Undecided is whether the fountain plaza would be at ground level or depressed. A guitarist at the meeting protested that a flat plaza would “disable” traditional ad-hoc music-making around the fountain, but Gerson said he has heard musicians who disagreed with that opinion.

The Parks Department agrees there would be no curbs on acoustic music or public speech, no restaurant concessions would be allowed and no future donations of funds would be tied to naming. “And we’ll continue to try to convince the Tisch family to change their minds about the fountain,” Gerson said. The Tisch family has dedicated $2.5 million for the renovation of the central plaza and fountain, the latter which Parks plans to name for them when the job is done.

The Gerson agreement also calls for more than half the park to be fully accessible to the public during construction.

Several Villagers were pleased to hear the two regulation-size petanque courts would be replaced, probably near their present location. Margie Rubin, who uses a wheelchair, urged Gerson and the community board to consider handicapped accessibility as a must for features in the park

Gerson said he could still withdraw his $1.5 million discretionary fund contribution to the park reconstruction but he doesn’t want to do that. He said pulling the contribution would allow the Bloomberg administration to find other funding, or to decide to drop the park reconstruction altogether. Gerson noted that a potential park area in Chinatown, also in his Council district, has been undeveloped for years because community factions could not agree on what they wanted.

There were factions with opposing views of the hotly debated renovation project at the Sept. 15 committee meeting. Some said the new design was still geared to giving New York University a better space for its commencement.

The Washington Square Park Council announced that it has hired Project for Public Spaces, a nationally known organization, to conduct an Oct. 15 workshop. Matt Bardin, executive vice president of the council, said in the statement that the group was interested in improving the park, “not reinventing the park or changing its character or applying an artificial stamp on a great public space — actually multiple spaces — that has evolved organically over the years.”

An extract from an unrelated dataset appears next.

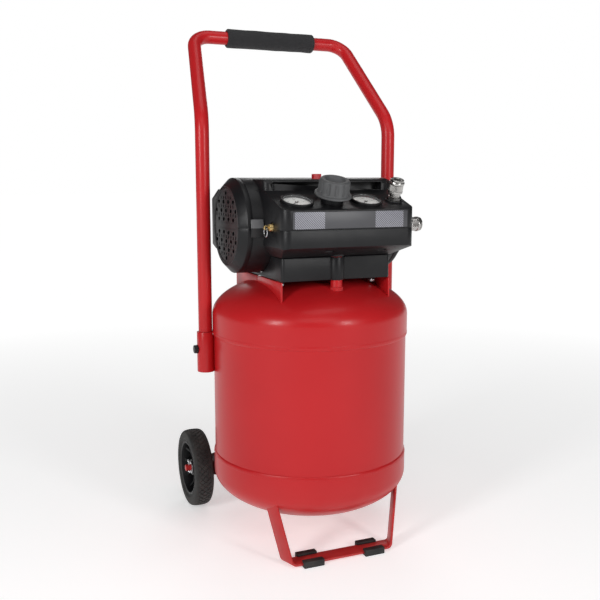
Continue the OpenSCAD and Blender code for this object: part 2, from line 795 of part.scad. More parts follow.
module motor_frame() {
    color(STEEL) on_motor() difference() {
        union() {
            along_x(can_x0, can_x1, can_r);
            intersection() {
                foot_windows(0);
                translate([-200, -200, plate_z + plate_t + 0.1 - axis_z]) cube([400, 400, 100]);
            }
        }
        along_x(can_x0 + 4, can_x1 + 1, can_r - 3);
        along_x(can_x0 - 1, can_x0 + 5, 13.05);
    }
}
module stator() {
    color(ALLOY) on_motor() difference() {
        along_x(-92, -22, can_r - 3.1);
        along_x(-93, -21, 28);
        for (a = [0 : 90 : 270]) rotate([a + 45, 0, 0]) translate([-93, -9, 20]) cube([72, 18, 20]);
    }
}
module rotor() {
    color(COPPER) on_motor() difference() {
        union() {
            along_x(-90, -24, 27.4);
            along_x(-22, -6, 15);
        }
        along_x(-100, 0, shaft_r + 0.02);
    }
}
module motor_shaft() {
    color(STEEL) on_motor() along_x(-fan_x - 8, fan_x + 8, shaft_r);
}
module fan() {
    difference() {
        union() {
            along_x(0, 16, 14);
            along_x(0, 2, 40);
            for (i = [0 : 8]) rotate([i * 40, 0, 0]) translate([0, 12, 0])
                translate([0, 0, -1]) cube([14, fan_r - 12, 2]);
        }
        along_x(-1, 20, shaft_r + 0.02);
    }
}
module cooling_fans() {
    color(GREY) on_motor() both_sides() translate([fan_x - 10, 0, 0]) fan();
}
module bearings() {
    color(STEEL) on_motor() {
        translate([can_x0 + 0.2, 0, 0]) rotate([0, 90, 0]) ring(13, shaft_r + run_gap, 0, 7);
        translate([crank_case_x0, 0, 0]) rotate([0, 90, 0]) ring(13, shaft_r + run_gap, 0, 5);
        translate([crank_case_x1 - 5, 0, 0]) rotate([0, 90, 0]) ring(13, shaft_r + run_gap, 0, 5);
    }
}
module crankcase() {
    color(ALLOY) on_motor() difference() {
        translate([crank_case_x0, -36, -34]) cube([crank_case_x1 - crank_case_x0, 88, 68]);
        translate([crank_case_x0 + 5, -31, -30]) cube([crank_case_x1 - crank_case_x0 - 10, 90, 60]);
        along_x(crank_case_x0 - 1, crank_case_x1 + 1, 13.05);
    }
}
module eccentric() {
    color(STEEL) on_motor() difference() {
        union() {
            translate([0, crank_e, 0]) along_x(crank_x - 7, crank_x + 7, pin_ring_r);
            along_x(crank_x - 14, crank_x - 7, 20);
            intersection() {
                along_x(crank_x - 14, crank_x - 7, 28);
                translate([0, -60, -60]) cube([100, 52, 120]);
            }
        }
        along_x(crank_x - 20, crank_x + 20, shaft_r + 0.02);
    }
}
module piston_rod() {
    color(ALLOY) on_motor() translate([crank_x, 0, 0]) {
        along_y(piston_top_y - 8, piston_top_y, bore_r - run_gap);
        along_y(crank_e + pin_ring_r + stroke + 0.8, piston_top_y - 7, 7);
        translate([-6, crank_e + pin_ring_r + stroke + 0.8, -10]) cube([12, 8, 20]);
    }
}
module pump_barrel() {
    color(ALLOY) on_motor() translate([crank_x, 0, 0]) difference() {
        union() {
            along_y(52.05, valve_y - 0.05, bore_r + 3);
            for (y = [58 : 7 : 79]) along_y(y, y + 2, bore_r + 8);
        }
        along_y(40, 100, bore_r);
    }
}
module valve_plate() {
    color(STEEL) on_motor() difference() {
        translate([crank_x - 32, valve_y, -32]) cube([64, valve_t - 0.05, 64]);
        for (z = [-10, 10]) translate([crank_x, 0, z]) along_y(valve_y - 1, head_y + 1, 4);
    }
}
module cylinder_head() {
    color(ALLOY) on_motor() difference() {
        translate([crank_x - 32, head_y, -32]) cube([64, head_t, 64]);
        translate([crank_x - 26, head_y - 1, 3]) cube([52, head_t - 3, 24]);
        translate([crank_x - 26, head_y - 1, -27]) cube([52, head_t - 3, 24]);
        translate([crank_x, head_y + 6, -40]) cylinder(h = 20, r = 5.1);
    }
}
tube_foot_r = norm([crank_x, head_y + 6]);
valve_foot_z = dome_top_z + dome_h * sqrt(1 - pow(tube_foot_r / head_r, 2));
module discharge_tube() {
    color(COPPER) on_axis() translate([crank_x, head_y + 6, 0])
        ring(5, 3.5, valve_foot_z + 10.2, axis_z - 28 - valve_foot_z - 10.2);
}
module check_valve() {
    color(BRASS) on_axis() difference() {
        translate([crank_x, head_y + 6, valve_foot_z - 12]) {
            cylinder(h = 20, r = 9);
            translate([0, 0, 16]) hexagon(19, 10);
        }
        translate([crank_x, head_y + 6, valve_foot_z + 10]) cylinder(h = 30, r = 5.1);
        tank_form(0.02);
    }
}

// Controls -----------------------------------------------------------------

module label_plate() {
    color(GREY) on_motor() translate([-label_x, -console_y - label_t + label_sink - nest_gap, label_z0])
        cube([2 * label_x, label_t, label_h]);
}
module manifold() {
    color(ALLOY) difference() {
        union() {
            on_deck(0) translate([-mani_x, -mani_s / 2, mani_z - mani_h / 2])
                cube([2 * mani_x, mani_s, mani_h]);
            on_deck(knob_x) translate([0, 0, mani_z]) cylinder(h = -mani_z - 12, r = 15);
        }
        on_axis() translate([0, -pipe_y, 0]) cylinder(h = axis_z - 5.8, r = pipe_r + 0.2);
        on_deck(knob_x) translate([0, 0, mani_z + 6]) cylinder(h = 60, r = 8.1);
        on_deck(coupler_x) translate([0, 0, mani_z + 2]) cylinder(h = 60, r = 7.05);
        for (x = gauge_x) on_deck(x) translate([0, 0, mani_z + 5]) cylinder(h = 20, r = 5.05);
        on_deck(0) translate([0, 0, mani_z]) both_sides() along_x(mani_x - 10, mani_x + 5, 7.05);
    }
}
module regulator_stem() {
    color(BLACK) on_deck(knob_x) {
        translate([0, 0, mani_z + 6.1]) cylinder(h = -mani_z + 14, r = 8);
        ring(19, 8.1, 0.1, collar_h - 1.2);
    }
}
module regulator_knob() {
    color(GREY) on_deck(knob_x) translate([0, 0, collar_h]) difference() {
        union() {
            cylinder(h = 4, r = knob_d / 2);
            translate([0, 0, 4]) cylinder(h = knob_h - 8, r1 = knob_d / 2 - 1.5, r2 = knob_top_d / 2 + 0.6);
            translate([0, 0, knob_h - 4]) cylinder(h = 4, r1 = knob_top_d / 2 + 0.6, r2 = knob_top_d / 2 - 3);
        }
        for (i = [0 : 11]) rotate([0, 0, i * 30]) translate([knob_d / 2 + 2.2, 0, 6])
            rotate([0, -12, 0]) cylinder(h = knob_h - 13, r = 4);
        translate([0, 0, knob_h - 5]) cylinder(h = 6, r = knob_top_d / 2 - 8);
        translate([0, 0, -1]) cylinder(h = knob_h - 12, r = 8 + run_gap);
    }
}
module on_gauges() { for (x = gauge_x) on_deck(x) children(); }
dial_z = -1;
glass_z = 3;
module gauge_cases() {
    color(BLACK) on_gauges() difference() {
        union() {
            translate([0, 0, 0.05]) cylinder(h = 4.5, r1 = gauge_d / 2, r2 = gauge_d / 2 - 1);
            translate([0, 0, -22]) cylinder(h = 23, r = gauge_d / 2 - 3);
            translate([0, 0, mani_z + 5.1]) cylinder(h = -mani_z - 26, r = 5);
        }
        translate([0, 0, dial_z - 1]) cylinder(h = 20, r = dial_r);
    }
}
module gauge_dials() {
    color(WHITE) on_gauges() {
        translate([0, 0, dial_z - 0.95]) cylinder(h = 0.9, r = dial_r - 0.05);
        translate([0, 0, dial_z - 0.1]) cylinder(h = 2.4, r = 1);
    }
}
module gauge_lenses() {
    color([0.85, 0.9, 0.92, 0.35]) on_gauges() translate([0, 0, glass_z]) cylinder(h = 1.2, r = dial_r - 0.05);
}
module needle() {
    translate([0, 0, dial_z + 0.5]) difference() {
        union() {
            cylinder(h = 1.2, r = 2.6);
            translate([-0.55, -5, 0.2]) cube([1.1, dial_r - 1, 0.7]);
        }
        translate([0, 0, -1]) cylinder(h = 4, r = 1 + run_gap);
    }
}
module left_needle() { color(BLACK) on_deck(gauge_x[0]) rotate([0, 0, 135]) needle(); }
module right_needle() { color(BLACK) on_deck(gauge_x[1]) rotate([0, 0, 135]) needle(); }
// A quick coupler standing on its own Z, threaded end down, z0 long below its flange
module coupler_body(z0) {
    difference() {
        union() {
            translate([0, 0, -z0]) cylinder(h = z0 + 1, r = 7);
            hexagon(20, 8);
            translate([0, 0, 7]) cylinder(h = 31, r = 8.6);
            translate([0, 0, 36]) cylinder(h = 2.5, r = 11.6);
        }
        translate([0, 0, -z0 - 1]) cylinder(h = z0 + 60, r = 4.2);
        translate([0, 0, 22]) cylinder(h = 30, r = 6);
    }
}
module coupler_sleeve() {
    ring(12.4, 8.6 + run_gap, 15, 20);
    ring(13, 12, 30, 4);
}
module side_coupler_place() {
    on_deck(0) translate([console_x + 0.4, 0, mani_z]) rotate([0, 90, 0]) children();
}
module couplers() {
    color(STEEL) {
        on_deck(coupler_x) translate([0, 0, coupler_rise]) coupler_body(coupler_rise - mani_z - 3.1);
        on_deck(coupler_x) ring(15, 12.2, 0.05, 2.5);
        side_coupler_place() coupler_body(17);
    }
}
module top_sleeve() { color(STEEL) on_deck(coupler_x) translate([0, 0, coupler_rise]) coupler_sleeve(); }
module side_sleeve() { color(STEEL) side_coupler_place() coupler_sleeve(); }
module safety_valve() {
    color(BRASS) on_deck(0) translate([-mani_x + 9, 0, mani_z]) rotate([0, -90, 0]) difference() {
        union() {
            cylinder(h = 14, r = 7);
            translate([0, 0, 9.2]) hexagon(15, 6);
            translate([0, 0, 15]) cylinder(h = 8, r = 6);
        }
        translate([0, 0, -1]) cylinder(h = 40, r = 2.5 + run_gap);
    }
}
module relief_pin() {
    color(BRASS) on_motor() translate([0, line_y, line_z]) difference() {
        union() {
            along_x(relief_x - 1, 4 - mani_x, 2.5);
            translate([relief_x, 0, 0]) along_y(-2, 2, 4);
        }
        translate([relief_x, 0, 0]) along_y(-5, 5, 2);
    }
}
module relief_ring() {
    color(STEEL) on_motor() translate([relief_x, line_y, line_z - 7.5])
        rotate([0, 90, 0]) rotate_extrude() translate([7.5, 0]) circle(r = 0.9, $fn = 24);
}
module pressure_switch() {
    color(BLACK) on_motor() difference() {
        translate([switch_x - 25, -switch_y - 26, 38]) cube([50, 32, 20]);
        translate([switch_x - 5.6, -switch_y - 3.6, 44]) cube([11.2, 7.2, 30]);
    }
}
module switch_tab() {
    color(RED) on_motor() {
        translate([switch_x - 5, -switch_y - 3, 52]) cube([10, 6, 20]);
        translate([switch_x - switch_w / 2, -switch_y - switch_t / 2, 68])
            cube([switch_w, switch_t, switch_top - 68]);
    }
}
module cord_gland() {
    color(BLACK) on_motor() translate([-60, rear_y, -20]) difference() {
        union() {
            along_y(-6, 3, 8);
            along_y(0.25, 3, 12);
            translate([0, 2, 0]) rotate([-90, 0, 0]) cylinder(h = 10, r1 = 8, r2 = 5.5);
        }
        along_y(2, 20, 3.6);
    }
}

tank_shell();
top_head();
bottom_head();
outlet_pipe();
drain_valve();
drain_screw();
foot_strip();
foot_pads();
wheel_brackets();
axle();
axle_fittings();
left_rim();
right_rim();
left_tyre();
right_tyre();
handle_tube();
handle_grip();
handle_sockets();
socket_bolts();
pump_brackets();
isolators();
base_skirt();
fixing_screws();
lower_shroud();
upper_shroud();
rear_cover();
end_grilles();
shroud_latches();
motor_frame();
stator();
rotor();
motor_shaft();
cooling_fans();
bearings();
crankcase();
eccentric();
piston_rod();
pump_barrel();
valve_plate();
cylinder_head();
discharge_tube();
check_valve();
label_plate();
manifold();
regulator_stem();
regulator_knob();
gauge_cases();
gauge_dials();
gauge_lenses();
left_needle();
right_needle();
couplers();
top_sleeve();
side_sleeve();
safety_valve();
relief_pin();
relief_ring();
pressure_switch();
switch_tab();
cord_gland();
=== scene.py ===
import json
import math

import bmesh
import bpy
from mathutils import Matrix, Vector, noise


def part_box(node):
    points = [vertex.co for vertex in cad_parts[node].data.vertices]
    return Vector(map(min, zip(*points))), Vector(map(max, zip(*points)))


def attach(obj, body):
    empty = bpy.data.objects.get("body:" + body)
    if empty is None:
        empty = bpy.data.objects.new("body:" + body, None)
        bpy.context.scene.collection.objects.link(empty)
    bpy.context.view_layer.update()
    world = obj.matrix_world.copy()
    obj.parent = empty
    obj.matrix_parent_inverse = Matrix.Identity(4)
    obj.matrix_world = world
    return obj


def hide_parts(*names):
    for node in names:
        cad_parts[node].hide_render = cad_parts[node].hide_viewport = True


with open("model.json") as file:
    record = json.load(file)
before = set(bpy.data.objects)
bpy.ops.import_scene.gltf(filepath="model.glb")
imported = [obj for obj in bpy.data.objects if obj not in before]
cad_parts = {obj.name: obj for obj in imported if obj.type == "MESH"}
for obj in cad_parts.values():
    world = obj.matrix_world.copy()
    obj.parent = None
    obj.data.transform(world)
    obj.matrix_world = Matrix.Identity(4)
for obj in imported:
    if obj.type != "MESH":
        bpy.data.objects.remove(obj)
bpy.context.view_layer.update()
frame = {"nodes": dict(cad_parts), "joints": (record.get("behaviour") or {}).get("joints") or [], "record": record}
nodes = frame["nodes"]
record = frame["record"]
joints = {j["name"]: j for j in frame["joints"]}
slotOf = {s["node"]: s["material_slot"] for s in record["subparts"]}
bodyOf = {n: b for b, members in record["behaviour"]["bodies"].items() for n in members}
mm = 0.001


# the middle of the box of a node
def middle(node):
    low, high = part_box(node)
    return (low + high) / 2


tankAxis = Vector((0, middle("tank_shell").y, 0))
motorAxis = middle("motor_shaft")
deckUp = Vector(joints["regulator_turn"]["axis"])
print("frame loaded,", len(nodes), "nodes")


# a socket that adds its own maths nodes
class Link:
    def __init__(self, finish, socket):
        self.finish = finish
        self.socket = socket

    def math(self, operation, other, swapped=False):
        pair = [other, self] if swapped else [self, other]
        return self.finish.node("ShaderNodeMath", {"operation": operation}, {0: pair[0], 1: pair[1]})

    def __add__(self, other):
        return self.math("ADD", other)

    __radd__ = __add__

    def __sub__(self, other):
        return self.math("SUBTRACT", other)

    def __rsub__(self, other):
        return self.math("SUBTRACT", other, True)

    def __mul__(self, other):
        return self.math("MULTIPLY", other)

    __rmul__ = __mul__

    def __truediv__(self, other):
        return self.math("DIVIDE", other)

    def __lt__(self, other):
        return self.math("LESS_THAN", other)

    def __gt__(self, other):
        return self.math("GREATER_THAN", other)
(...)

However, the Washington Square Park Council came out against the deal Gerson struck, calling for “building a community consensus about the renovation of the park, not a redesign.”

The Open Washington Square Park Coaltion issued a survey and report before the meeting claiming that more than 95 percent of park users are opposed to the reconstruction. After Gerson’s presentation, Jonathan Greenberg, coalition co-chairperson, was still opposed.

Committee chairperson Schwartz said that the committee will vote on Oct. 6 but not on the open question of whether the board should revisit the board’s existing resolution in support of the renovation project. Rather, the committee will vote on two points, he said: on whether to approve Gerson’s proposal — but, he added, there will be several “buts,” such as that the committee doesn’t approve of the fence, or that the fence should be lower; and that the fountain shouldn’t be moved or restructured.